The chaos is destructive to public protest, community organizing, and distributed
networks of grassroots power,
Many people fleeing Twitter are headed over to the #fediverse,* trying to learn the customs and protocols, being schooled in community practice, and desperately seeking their previous connections. You can watch in real time as people leave Twitter and come rushing in the doors of Mastodon or other parts of the #fediverse. In less than a week, the vibe in the new place has started to shade from "Hey, I'm new here, how do I participate?" to "Let me continue to act like I did over there, bring some self-promotion with me, criticize the norms over here and see how quickly we can change the #fediverse to be familiar, rather than change our behavior to fit in." (slightly overblown, but you can see it now, around the edges)
From the perspective of digital civil society (dcs) - this is our moment. People hosting #fediverse servers have long been part of digital civil society. Volunteers making spaces for online communities - one of the oldest behaviors in a networked world. People who have only ever used commercial services like Twitter and Facebook and who have either 1) developed every trick in the book to outmaneuver the algorithms and data extraction or 2) made peace with the cost of using those services for their greater need of community finding/building instead have a chance to participate in and help expand/deepen digital systems that are as fragmented, diverse, and pluralistic as the best of physical world civil society. We can build alliances, norms, and call out bad behavior. We can find our own people and interact with potential allies. We can build apps and practices on top of what is already there - being careful not to destroy this digital world by demanding it look like, act like, feel like the rotted systems of Twitter and Facebook that seem comfortingly familiar. The familiar is poisonous in this case. The analogy of climate change is sitting right there. Don't build more of destructive ways, try different ones.

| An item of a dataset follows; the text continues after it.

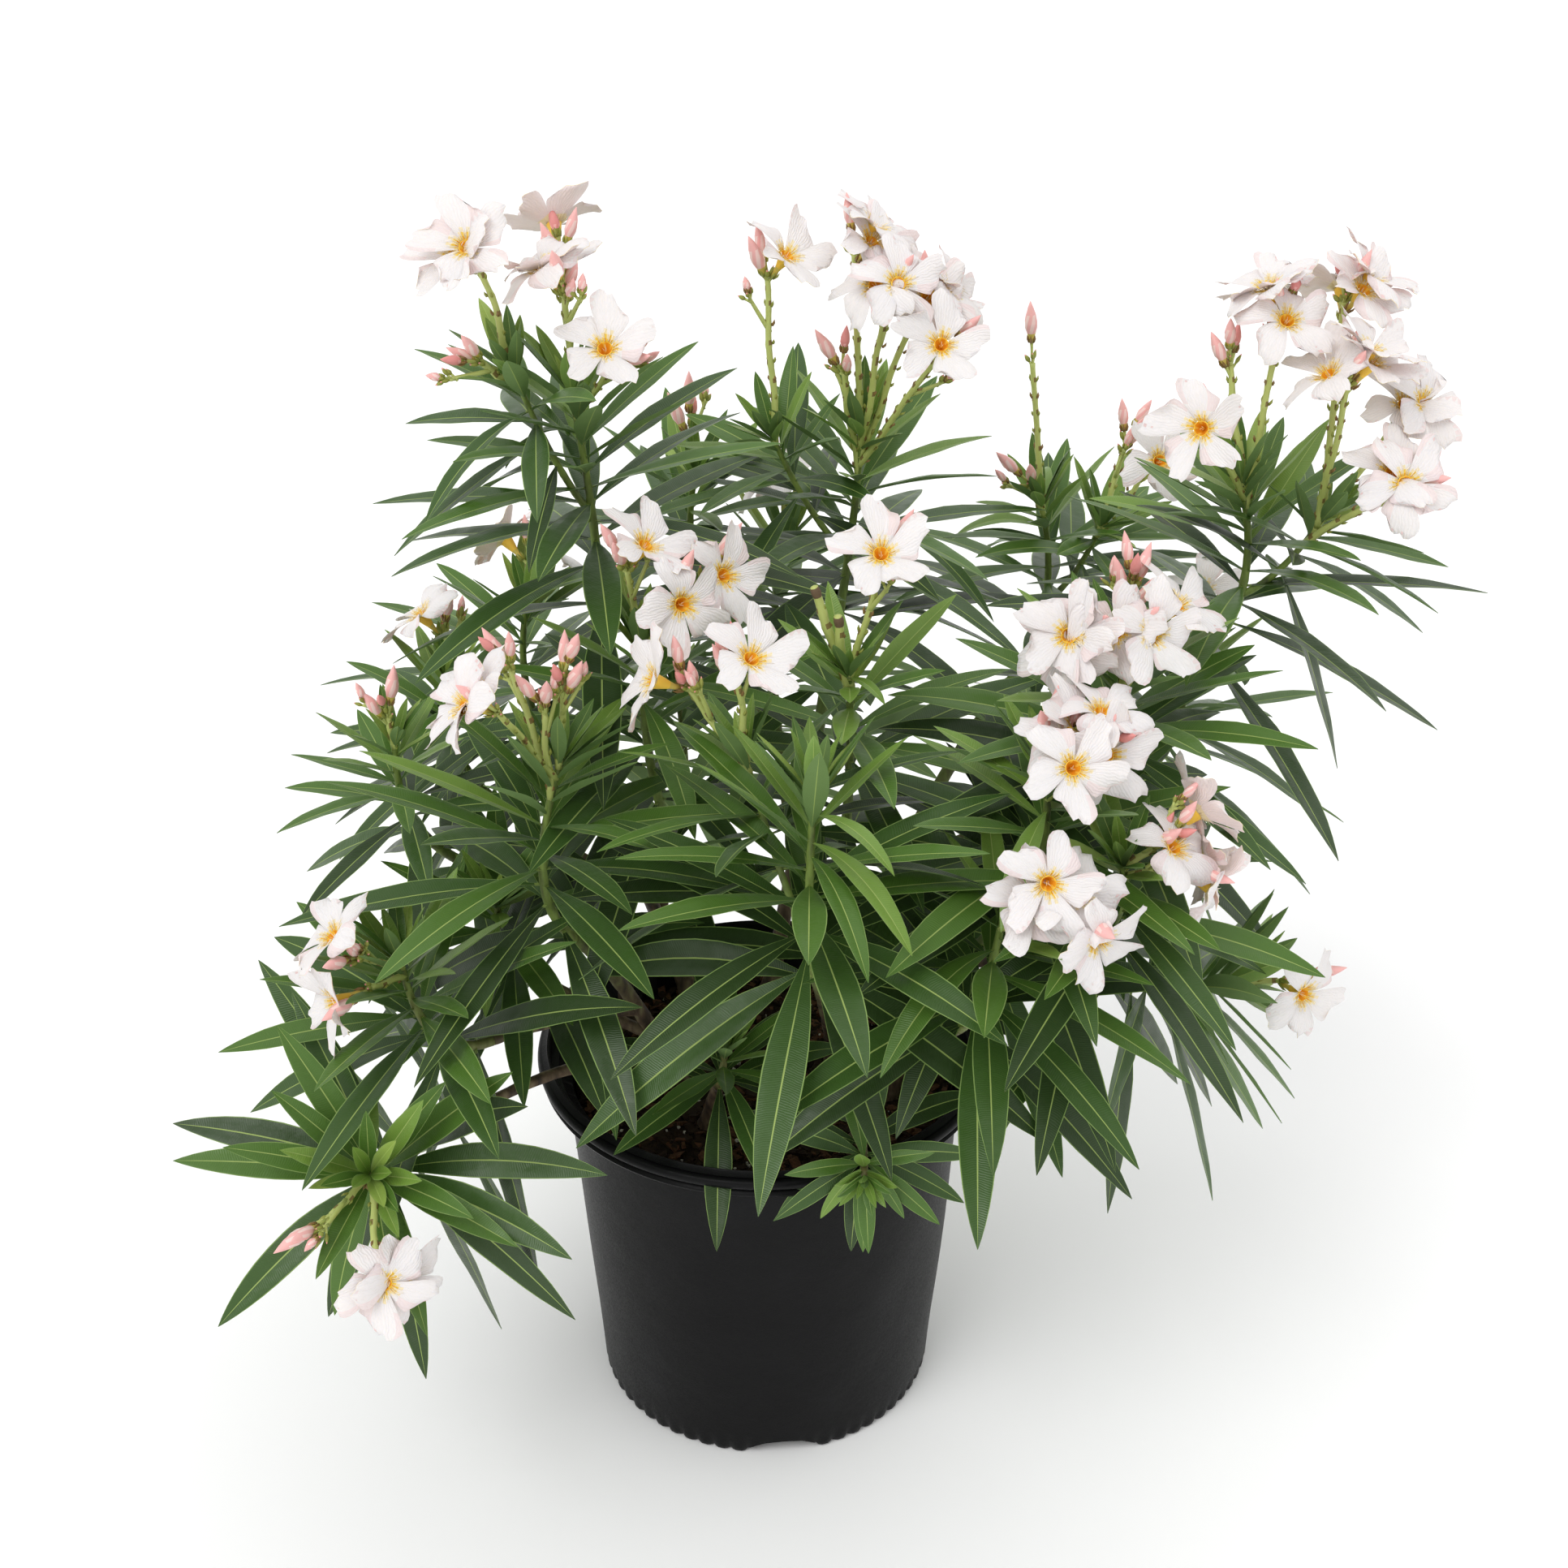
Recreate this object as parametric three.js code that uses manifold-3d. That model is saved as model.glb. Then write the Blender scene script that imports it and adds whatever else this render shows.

This is an amazing moment to experience community-led, less-extractive, less corporatized digital life. It's not perfect (privacy is...complicated), and it's open for you to help improve it. It takes learning and time - just like moving to a new community should. People there need help, and they are asking for it. Communities that were connected via the commercial platforms are seeking ways and places to rebuild and reconnect. They're wise to watch and learn. First mover advantage is a corporate mindset. Careful community building might be yours, instead.
Having your online community blasted apart is painful. For many, the effort to rebuild is enormous. People with chronic illnesses and disabilities and other communities BY DEFINITION can't jump up and move, not physically and not digitally. While healthy people with the time to do so are moving on to find new digital homes they're not organizing or getting out the vote, they're still busy understanding what differentiates a toot from a tweet.* While journalism and even site users are pre-occupied with the finances of a billionaire, the election misinformation and manipulation runs amok.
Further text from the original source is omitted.